Nonlinear Stability of Taylor-Couette Flows with Heat Buoyancy
Yeping Li, Gaofeng Wang, Tianfang Wu
Abstract
This paper investigates the nonlinear stability of Taylor-Couette (TC) flows incorporating the thermal buoyancy within an annular domain characterized by small viscosity $ν$ and thermal diffusivity $μ$. It is well established that the buoyancy induced convection significantly impacts practical industrial applications of Taylor-Couette flow \cite{Chen2006}. In contrast to \cite{An.2024}, we specifically examines the influence of the temperature gradients and the gravity on the stability of Taylor-Couette flows in this article.

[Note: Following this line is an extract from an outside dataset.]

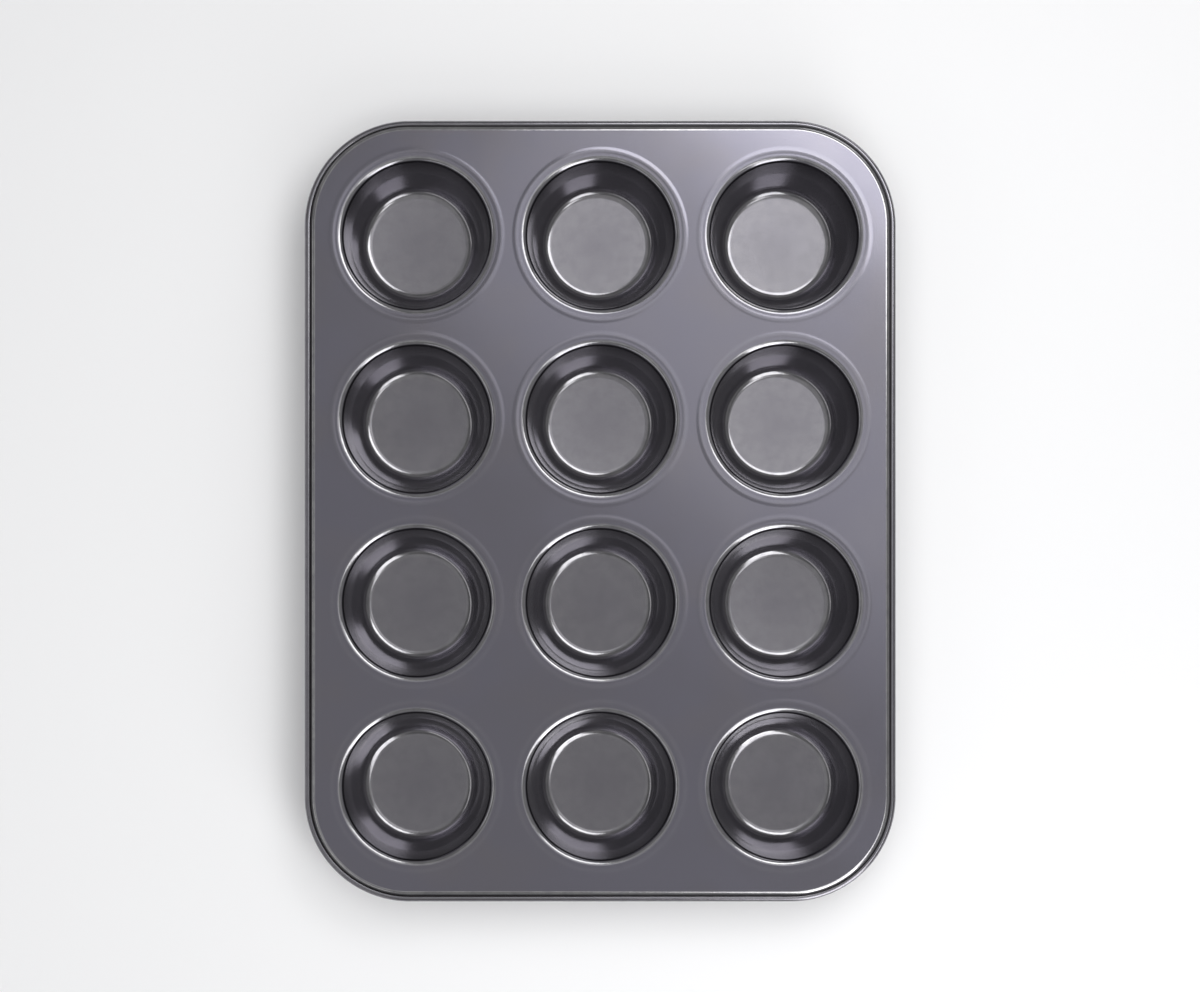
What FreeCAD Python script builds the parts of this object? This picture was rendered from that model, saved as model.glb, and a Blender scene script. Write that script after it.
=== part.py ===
import FreeCAD, Part

import math
import os

# Muffin tin: one pressing of thin steel sheet with rows of drawn cups, its edge turned down and rolled
# round a loop of wire. Millimetres. +Z is up, the rows follow one another along Y, and the origin is in
# the middle of the tin on the surface it stands on, so the cup undersides are at z = 0.

# Sheet and depth
SHEET = 0.4  # thickness of the coated steel sheet
DECK_HEIGHT = 30.0  # from the cup undersides to the top of the deck

# Cups
CUP_ROWS = 4  # along Y
CUP_COLUMNS = 3  # along X
CUP_MOUTH_RADIUS = 33.8  # where the line of the wall meets the top of the deck
CUP_FLOOR_RADIUS = 24.6  # where the line of the wall meets the top of the floor
LIP_BEND_RADIUS = 1.8  # visible side of the bend from deck to wall
FLOOR_BEND_RADIUS = 3.2  # visible side of the bend from wall to floor

# Draw ring: the faint raised ring that pressing leaves round each mouth
DRAW_RING_OFFSET = 4.1  # from the mouth out to the crest
DRAW_RING_HALF_WIDTH = 1.5  # crest to foot
DRAW_RING_HEIGHT = 0.2
DRAW_RING_BEND_RADIUS = 6.0
DRAWN_ZONE_MARGIN = 0.5  # flat sheet counted with the cup, outside the foot of the ring

# Flat deck left between the drawn zones and round them
DECK_WEB = 2.4  # narrowest, between two neighbouring cups
DECK_SIDE_STRIP = 5.5  # from the cups of the outer columns to the edge bend
DECK_END_STRIP = 6.9  # from the cups of the first and last row to the edge bend

# Rim: deck edge turned down into a skirt, then rolled outward round the wire
WIRE_RADIUS = 1.1
WIRE_CLEARANCE = 0.05  # between the wire and the roll around it
DECK_EDGE_BEND_RADIUS = 2.2  # visible side of the bend from deck to skirt
ROLL_DROP = 2.0  # from the top of the deck down to the top of the roll
ROLL_END_ANGLE = 120.0  # degrees from straight out, counted up, where the rolled edge stops
RIM_CORNER_RADIUS = 47.0  # in plan, to the outside of the roll

# Sizes that follow from those above
DRAW_RING_RADIUS = CUP_MOUTH_RADIUS + DRAW_RING_OFFSET
DRAWN_ZONE_RADIUS = DRAW_RING_RADIUS + DRAW_RING_HALF_WIDTH + DRAWN_ZONE_MARGIN
CUP_PITCH = 2.0 * DRAWN_ZONE_RADIUS + DECK_WEB
ROLL_INNER_RADIUS = WIRE_RADIUS + WIRE_CLEARANCE
ROLL_OUTER_RADIUS = ROLL_INNER_RADIUS + SHEET
ROLL_CENTRE_HEIGHT = DECK_HEIGHT - ROLL_DROP - ROLL_OUTER_RADIUS
SKIRT_INSET = ROLL_OUTER_RADIUS + ROLL_INNER_RADIUS  # from the tin's outer edge in to the skirt
DECK_EDGE_INSET = SKIRT_INSET + DECK_EDGE_BEND_RADIUS  # in to where the flat deck ends
DECK_WIDTH = (CUP_COLUMNS - 1) * CUP_PITCH + 2.0 * (DRAWN_ZONE_RADIUS + DECK_SIDE_STRIP)
DECK_LENGTH = (CUP_ROWS - 1) * CUP_PITCH + 2.0 * (DRAWN_ZONE_RADIUS + DECK_END_STRIP)
DECK_CORNER_RADIUS = RIM_CORNER_RADIUS - DECK_EDGE_INSET
TIN_WIDTH = DECK_WIDTH + 2.0 * DECK_EDGE_INSET  # 265 over the roll
TIN_LENGTH = DECK_LENGTH + 2.0 * DECK_EDGE_INSET  # 350 over the roll


QUARTER_TURN = 90.0
HALF_TURN = 180.0
FULL_TURN = 360.0
ORIGIN = FreeCAD.Vector(0.0, 0.0, 0.0)
UP = FreeCAD.Vector(0.0, 0.0, 1.0)
DIRECTION_TOLERANCE = 1e-6


def point(radius, height):
    """A point of an upright section, at a distance from its axis and at a height."""
    return FreeCAD.Vector(radius, 0.0, height)


def underside_normal(start, end):
    """The unit vector square to a run of the visible face, pointing into the sheet."""
    run = (end - start).normalize()
    return FreeCAD.Vector(run.z, 0.0, -run.x)


def underside_points(face_points):
    """The corners of the sheet's underside, one sheet thickness from those of its visible face."""
    normals = [underside_normal(a, b) for a, b in zip(face_points, face_points[1:])]
    offsets = [normals[0]]
    for first, second in zip(normals, normals[1:]):
        offsets.append((first + second) * (1.0 / (1.0 + first.dot(second))))
    offsets.append(normals[-1])
    return [corner + offset * SHEET for corner, offset in zip(face_points, offsets)]


def underside_radii(face_points, face_radii):
    """The bend radii of the underside: smaller where the sheet bends down, larger where it bends up."""
    radii = []
    for before, corner, after, radius in zip(face_points, face_points[1:], face_points[2:], face_radii):
        bends_down = (after - corner).dot(underside_normal(before, corner)) > 0.0
        radii.append(radius - SHEET if bends_down else radius + SHEET)
    return radii


def rounded_line(corners, radii):
    """Edges along a line of corners, with an arc of the given radius at each inner corner."""
    edges = []
    start = corners[0]
    for before, corner, after, radius in zip(corners, corners[1:], corners[2:], radii):
        back = (before - corner).normalize()
        ahead = (after - corner).normalize()
        half_angle = back.getAngle(ahead) / 2.0
        tangent_length = radius / math.tan(half_angle)
        bisector = (back + ahead).normalize()
        centre = corner + bisector * (radius / math.sin(half_angle))
        arc_start = corner + back * tangent_length
        arc_end = corner + ahead * tangent_length
        edges.append(Part.makeLine(start, arc_start))
        edges.append(Part.Arc(arc_start, centre - bisector * radius, arc_end).toShape())
        start = arc_end
    edges.append(Part.makeLine(start, corners[-1]))
    return edges


def sheet_section(face_points, face_radii):
    """The closed section of the sheet, from the corners and bend radii of its visible face."""
    under_points = underside_points(face_points)
    edges = rounded_line(face_points, face_radii)
    edges += rounded_line(under_points, underside_radii(face_points, face_radii))
    edges.append(Part.makeLine(face_points[0], under_points[0]))
    edges.append(Part.makeLine(face_points[-1], under_points[-1]))
    return Part.Face(Part.Wire(Part.__sortEdges__(edges)))


def arc_about(centre, radius, start_angle, end_angle):
    """An arc in an upright section, between two angles in degrees counted from straight out."""
    at = []
    for angle in (start_angle, (start_angle + end_angle) / 2.0, end_angle):
        turned = math.radians(angle)
        at.append(centre + point(radius * math.cos(turned), radius * math.sin(turned)))
    return Part.Arc(*at).toShape()


def swept_round_rectangle(section):
    """Carry an upright section right round the tin's edge.

    The section is drawn with x = 0 at the centre of the plan corner and x = RIM_CORNER_RADIUS at the
    tin's outer edge. Each side is a straight run of it and each corner a quarter turn.
    """
    reach_x = TIN_WIDTH / 2.0 - RIM_CORNER_RADIUS
    reach_y = TIN_LENGTH / 2.0 - RIM_CORNER_RADIUS
    runs = []
    for quarter, (sign_x, sign_y) in enumerate(((1, 1), (-1, 1), (-1, -1), (1, -1))):
        corner = FreeCAD.Vector(sign_x * reach_x, sign_y * reach_y, 0.0)
        turned = section.copy()
        turned.rotate(ORIGIN, UP, QUARTER_TURN * quarter)
        turned.translate(corner)
        runs.append(turned.revolve(corner, UP, QUARTER_TURN))
        along_y = quarter % 2 == 0
        length = 2.0 * (reach_y if along_y else reach_x)
        # each side runs from its corner to the next one, clockwise seen from above
        step = FreeCAD.Vector(0.0, -sign_y, 0.0) if along_y else FreeCAD.Vector(-sign_x, 0.0, 0.0)
        runs.append(turned.extrude(step * length))
    return runs[0].fuse(runs[1:]).removeSplitter()


def is_upright(edge):
    """Whether a straight edge stands along Z."""
    direction = edge.tangentAt(edge.FirstParameter)
    return direction.cross(UP).Length < DIRECTION_TOLERANCE


def cup_centres():
    """Yield the row, the column and the axis position of each cup, row 1 at the +Y end."""
    for row in range(CUP_ROWS):
        for column in range(CUP_COLUMNS):
            x = (column - (CUP_COLUMNS - 1) / 2.0) * CUP_PITCH
            y = ((CUP_ROWS - 1) / 2.0 - row) * CUP_PITCH
            yield row + 1, column + 1, FreeCAD.Vector(x, y, 0.0)


def make_cup():
    """One drawn cup about the Z axis: floor, tapered wall, rounded lip and draw ring."""
    ring_inner_foot = DRAW_RING_RADIUS - DRAW_RING_HALF_WIDTH
    ring_outer_foot = DRAW_RING_RADIUS + DRAW_RING_HALF_WIDTH
    face_points = [
        point(0.0, SHEET),
        point(CUP_FLOOR_RADIUS, SHEET),
        point(CUP_MOUTH_RADIUS, DECK_HEIGHT),
        point(ring_inner_foot, DECK_HEIGHT),
        point(DRAW_RING_RADIUS, DECK_HEIGHT + DRAW_RING_HEIGHT),
        point(ring_outer_foot, DECK_HEIGHT),
        point(DRAWN_ZONE_RADIUS, DECK_HEIGHT),
    ]
    face_radii = [FLOOR_BEND_RADIUS, LIP_BEND_RADIUS] + [DRAW_RING_BEND_RADIUS] * 3
    section = sheet_section(face_points, face_radii)
    return section.revolve(ORIGIN, UP, FULL_TURN)


def make_deck():
    """The flat deck between the drawn zones, out to where its edge turns down."""
    underside = DECK_HEIGHT - SHEET
    low_corner = FreeCAD.Vector(-DECK_WIDTH / 2.0, -DECK_LENGTH / 2.0, underside)
    plate = Part.makeBox(DECK_WIDTH, DECK_LENGTH, SHEET, low_corner)
    corners = [edge for edge in plate.Edges if is_upright(edge)]
    plate = plate.makeFillet(DECK_CORNER_RADIUS, corners)
    lift = FreeCAD.Vector(0.0, 0.0, underside)
    zones = []
    for _row, _column, centre in cup_centres():
        zones.append(Part.makeCylinder(DRAWN_ZONE_RADIUS, SHEET, centre + lift))
    return plate.cut(Part.makeCompound(zones))


def roll_centre():
    """The middle of the roll in its section, where the wire lies."""
    return point(RIM_CORNER_RADIUS - ROLL_OUTER_RADIUS, ROLL_CENTRE_HEIGHT)


def make_rolled_rim():
    """The deck's edge bend, the skirt below it and the roll that wraps the wire."""
    bend_centre = point(DECK_CORNER_RADIUS, DECK_HEIGHT - DECK_EDGE_BEND_RADIUS)
    skirt_face = RIM_CORNER_RADIUS - SKIRT_INSET
    skirt_back = skirt_face - SHEET
    underside = DECK_HEIGHT - SHEET
    roll_end = FULL_TURN + ROLL_END_ANGLE
    outer_roll = arc_about(roll_centre(), ROLL_OUTER_RADIUS, HALF_TURN, roll_end)
    inner_roll = arc_about(roll_centre(), ROLL_INNER_RADIUS, HALF_TURN, roll_end)
    edges = [
        arc_about(bend_centre, DECK_EDGE_BEND_RADIUS, QUARTER_TURN, 0.0),
        Part.makeLine(point(skirt_face, bend_centre.z), point(skirt_face, ROLL_CENTRE_HEIGHT)),
        inner_roll,
        Part.makeLine(inner_roll.Vertexes[-1].Point, outer_roll.Vertexes[-1].Point),
        outer_roll,
        Part.makeLine(point(skirt_back, ROLL_CENTRE_HEIGHT), point(skirt_back, bend_centre.z)),
        arc_about(bend_centre, DECK_EDGE_BEND_RADIUS - SHEET, 0.0, QUARTER_TURN),
        Part.makeLine(point(DECK_CORNER_RADIUS, underside), point(DECK_CORNER_RADIUS, DECK_HEIGHT)),
    ]
    return swept_round_rectangle(Part.Face(Part.Wire(Part.__sortEdges__(edges))))


def make_rim_wire():
    """The closed loop of round wire inside the roll."""
    circle = Part.makeCircle(WIRE_RADIUS, roll_centre(), FreeCAD.Vector(0.0, 1.0, 0.0))
    return swept_round_rectangle(Part.Face(Part.Wire([circle])))


def save(name, shape):
    """Write one piece as a STEP file named after its node."""
    shape.exportStep(os.path.join("parts", name + ".step"))


def main():
    """Build every piece and write it."""
    os.makedirs("parts", exist_ok=True)
    cup = make_cup()
    for row, column, centre in cup_centres():
        placed = cup.copy()
        placed.translate(centre)
        save(f"cup_r{row}_c{column}", placed)
    save("deck", make_deck())
    save("rolled_rim", make_rolled_rim())
    save("rim_wire", make_rim_wire())


main()
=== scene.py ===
"""Looks for a pressed-steel muffin tin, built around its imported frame.

The tin is one pressing of thin sheet: a flat deck, round cups drawn in rows, and an edge turned down and
rolled round a wire. Each zone of the pressing is a piece of its own here, and neighbouring pieces meet on
shared points, so the coating runs on across them. Metres, +Z up, cup undersides at z = 0.
"""

import logging
import math
import random
from dataclasses import dataclass, field
from enum import Enum
from typing import Iterable, Sequence

import bmesh
import bpy
from bmesh.types import BMEdge, BMesh, BMVert
from mathutils import Matrix, Vector


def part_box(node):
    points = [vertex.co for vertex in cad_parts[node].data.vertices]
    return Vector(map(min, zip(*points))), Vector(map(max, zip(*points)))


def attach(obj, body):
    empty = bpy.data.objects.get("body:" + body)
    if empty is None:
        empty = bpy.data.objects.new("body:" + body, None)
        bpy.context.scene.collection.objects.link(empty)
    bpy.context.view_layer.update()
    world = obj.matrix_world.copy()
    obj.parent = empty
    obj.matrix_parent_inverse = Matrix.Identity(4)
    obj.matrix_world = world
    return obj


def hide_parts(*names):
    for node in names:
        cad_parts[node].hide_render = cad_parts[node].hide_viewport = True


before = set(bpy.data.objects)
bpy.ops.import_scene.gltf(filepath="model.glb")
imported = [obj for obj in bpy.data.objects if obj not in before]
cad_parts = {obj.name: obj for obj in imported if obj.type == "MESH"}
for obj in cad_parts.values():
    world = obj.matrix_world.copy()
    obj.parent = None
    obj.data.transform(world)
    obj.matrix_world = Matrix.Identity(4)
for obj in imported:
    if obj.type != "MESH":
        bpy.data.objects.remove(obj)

LOG = logging.getLogger("muffin_tin")
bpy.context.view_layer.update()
MM = 0.001
UP = Vector((0.0, 0.0, 1.0))
QUARTER_TURN = math.pi / 2.0
FULL_TURN = 2.0 * math.pi
WELD_DISTANCE = 1e-6
HAIR = 0.005 * MM
# Vertex layer of polish from handling, partly painted highlight: it lightens the coat on the bends where
# highlights fall.
WEAR_AND_HIGHLIGHT_LAYER = "wear_and_highlight"
# Vertex layer of painted shade: it darkens the coat on bends and the roll where they lie in shade or reflect
# dark.
PAINTED_SHADE_LAYER = "painted_shade"
DECK_HEIGHT = 30.0 * MM
ROWS = range(1, 5)
COLUMNS = range(1, 4)
CHANCE_SEED = 7

Colour = tuple[float, float, float, float]
Steps = tuple[tuple[float, float], ...]


class Slot(Enum):
    """Names of the record's material slots."""

    CUP = "coated_cup"
    DECK = "coated_deck"
    RIM = "coated_rim"
    WIRE = "bare_wire"


class Socket(Enum):
    """Kinds of socket on a shader node group."""

    NUMBER = "NodeSocketFloat"
    COLOUR = "NodeSocketColor"


@dataclass(frozen=True)
class Sheet:
    """The steel sheet that the tin is pressed from, coating counted in."""

    thickness: float = 0.4 * MM
    deck_height: float = DECK_HEIGHT


# ---------------------------------------------------------------------------------------------------------
# Mesh tools
# ---------------------------------------------------------------------------------------------------------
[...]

The thermal buoyancy term introduces a destabilizing radial derivative $\partial_r$ into the rotating TC system. To mitigate this destabilizing effect, we employ estimates involving the negative derivatives. Consequently, the additional viscous damping becomes necessary to counterbalance the buoyancy induced instability. Our stability criterion requires that the initial perturbations from the Taylor-Couette flow are bounded by a suitable power of the viscosity. Under this condition, we prove that solutions to the 2D Boussinesq system on $[1, R] \times \mathbb{S}^1$ remain close to the Taylor-Couette flow at the same order.